Monday, Oct. 26, 1970
The Price of Recognition
At the frenzied height of China's Cultural Revolution, Peking virtually boarded up many of its foreign embassies and brought home every Chinese ambassador but the one in Egypt. Over the past 17 months, 30 heads of delegations have returned to their duties, suggesting that China's leaders were ready to resume more normal dealings with the world community. An even more tangible sign was a series of quiet negotiations that opened in several capitals. Their aim: to secure diplomatic recognition from some of the 80-plus nations that still do not acknowledge the existence of Chairman Mao Tse-tung's 21-year-old regime.
Last week the Chinese scored a major success in that strategy. After 20 months of negotiation in Stockholm initiated by Canada's Prime Minister Pierre Trudeau, Peking and Ottawa announced that they would establish diplomatic relations immediately. Trudeau had also agreed to break off relations with Nationalist China, but Taipei beat him to the punch. Just before the new Peking-Ottawa link was announced, Taiwan's Ambassador Hsueh Yu-chi severed his country's diplomatic ties with Canada and took leave of the country in a tearful farewell scene.
In re-establishing relations with China, Canada was pleasing a good customer. Since 1961, when Canada first began selling wheat to Peking, China has become the country's ninth largest trading partner. Exports during the first seven months of 1970 totaled $100,729,000. Because Canada buys little but peanuts and cotton pants in return, the trade accounted for an $89 million balance of payments surplus. It could grow larger if the Chinese would begin buying Canadian newsprint and potash. Trudeau, who visited China in 1960 with Jacques Hebert and co-authored a book called Two Innocents in China, has advocated recognition since before his election in 1968. "It is a fact that there is a very large and populous country which is governed [from] Peking," he says. "To recognize that government does not mean that we approve of what it is doing."
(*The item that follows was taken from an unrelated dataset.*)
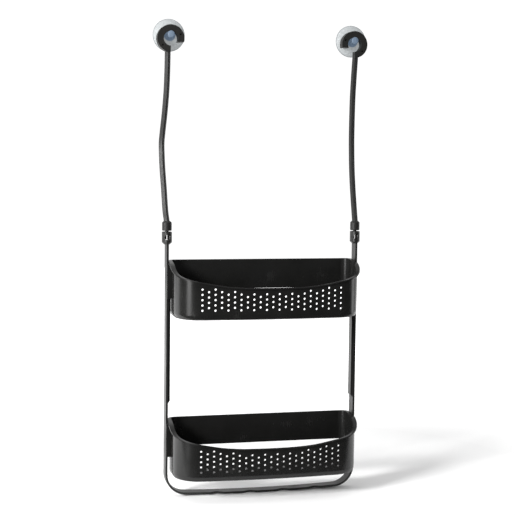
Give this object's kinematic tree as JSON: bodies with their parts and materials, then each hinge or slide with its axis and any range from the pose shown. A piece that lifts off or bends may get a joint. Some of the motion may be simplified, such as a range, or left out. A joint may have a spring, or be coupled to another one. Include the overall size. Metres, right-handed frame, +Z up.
{
  "type": "shower caddy",
  "caption": "Hanging shower caddy: perforated baskets on a U-shaped frame, carried by bendable swivelling hook arms on suction cups.",
  "frame": {"origin": "middle of the flat back face of the frame's bottom bar", "axes": "+X to the viewer's right, +Y towards the wall, +Z up"},
  "size_m": [0.3136, 0.1026, 0.6745],
  "materials": {
    "frame_plastic": "semi-gloss black",
    "basket_plastic": "semi-gloss black",
    "arm_skin": "satin black soft skin",
    "arm_wire": "drawn wire",
    "pin_plastic": "moulded black",
    "cup_vinyl": "clear, faintly blue"
  },
  "bodies": {
    "frame": {"u_frame": "frame_plastic"},
    "left_arm": {"left_arm_skin": "arm_skin", "left_arm_wire": "arm_wire", "left_swivel_pin": "pin_plastic"},
    "right_arm": {"right_arm_skin": "arm_skin", "right_arm_wire": "arm_wire", "right_swivel_pin": "pin_plastic"},
    "left_cup": {"left_suction_cup": "cup_vinyl"},
    "right_cup": {"right_suction_cup": "cup_vinyl"},
    "upper_shelf": {"upper_basket": "basket_plastic"},
    "lower_shelf": {"lower_basket": "basket_plastic"}
  },
  "joints": [
    {"name": "left_arm_swivel", "type": "hinge", "parent": "frame", "child": "left_arm", "pos_m": [-0.1385, -0.008, 0.3765], "axis": [0, 0, 1], "continuous": true},
    {"name": "right_arm_swivel", "type": "hinge", "parent": "frame", "child": "right_arm", "pos_m": [0.1385, -0.008, 0.3765], "axis": [0, 0, 1], "continuous": true},
    {"name": "left_cup_turn", "type": "hinge", "parent": "left_arm", "child": "left_cup", "pos_m": [-0.134, -0.00125, 0.6502], "axis": [0, 1, 0], "continuous": true},
    {"name": "right_cup_turn", "type": "hinge", "parent": "right_arm", "child": "right_cup", "pos_m": [0.134, -0.00125, 0.6502], "axis": [0, 1, 0], "continuous": true},
    {"name": "upper_basket_lift", "type": "slide", "parent": "frame", "child": "upper_shelf", "axis": [0, 0, 1], "range_m": [0, 0.015]},
    {"name": "lower_basket_lift", "type": "slide", "parent": "frame", "child": "lower_shelf", "axis": [0, 0, 1], "range_m": [0, 0.015]}
  ]
}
Initially, the Chinese demanded that Canada acknowledge Peking's claim over Taiwan, which has served as headquarters for Generalissimo Chiang Kai-shek and his Nationalist forces since they fled the mainland in 1949. Finally, the Chinese compromised by allowing Canada to announce that it "takes note" of the claim, without further commenting on it. Even so, it was a moral victory for Peking: France, the last Western nation that recognized China, was not even required to mention Taiwan.
Annual Poll. Despite opposition from conservatives to the Canadian formula on Taiwan, Italy may become the next nation to establish relations. Rome has been holding secret talks in Paris with Chinese diplomats for six years. Belgium and Austria have expressed interest in establishing diplomatic ties. Marxist Salvador Allende, who is expected to be confirmed as Chile's President this week, has already promised to recognize Mao's regime, and there is speculation that the new leftist regime in Bolivia may follow suit.
Canada's move will also give China one more vote in the annual poll on whether to seat Peking at the United Nations, but it will almost certainly not be enough to turn the tide this year. Moreover, even if the General Assembly were to confound all speculation by admitting Peking this session, the question of China's permanent seat on the Security Council, now held by Chiang's government, would remain unsettled. And the Communists have said that they will not accept U.N. membership until they can claim both seats.
The Nixon Administration, while nowhere near formal recognition of China, has been anxious to make small gestures toward easing tension. It has removed some trade and travel restrictions and, after a two-year suspension, quickly agreed to re-establish ambassadorial-level contact in Warsaw last February.
But there are no signs of a shift in Washington's policy of nonrecognition. It is a policy, as its critics never tire of pointing out, that contains a measure of absurdity by pretending that China is actually governed by Taiwan. Ten or 15 years ago, Mao's regime might have agreed to fudge the Taiwan issue in exchange for diplomatic relations with the U.S., but today Peking would very likely insist that Washington break off with the Nationalist government.
Still, the U.S. is aware that an accommodation with the regime that obviously controls China and wields vast influence throughout Asia would have advantages. By no means the smallest benefit would be some much-needed leverage in Washington's dealings with the Soviet Union. After all, if the Kremlin were more worried about the U.S.'s moving closer toward its huge and often hostile Asian neighbor, it might be less ready to challenge Washington.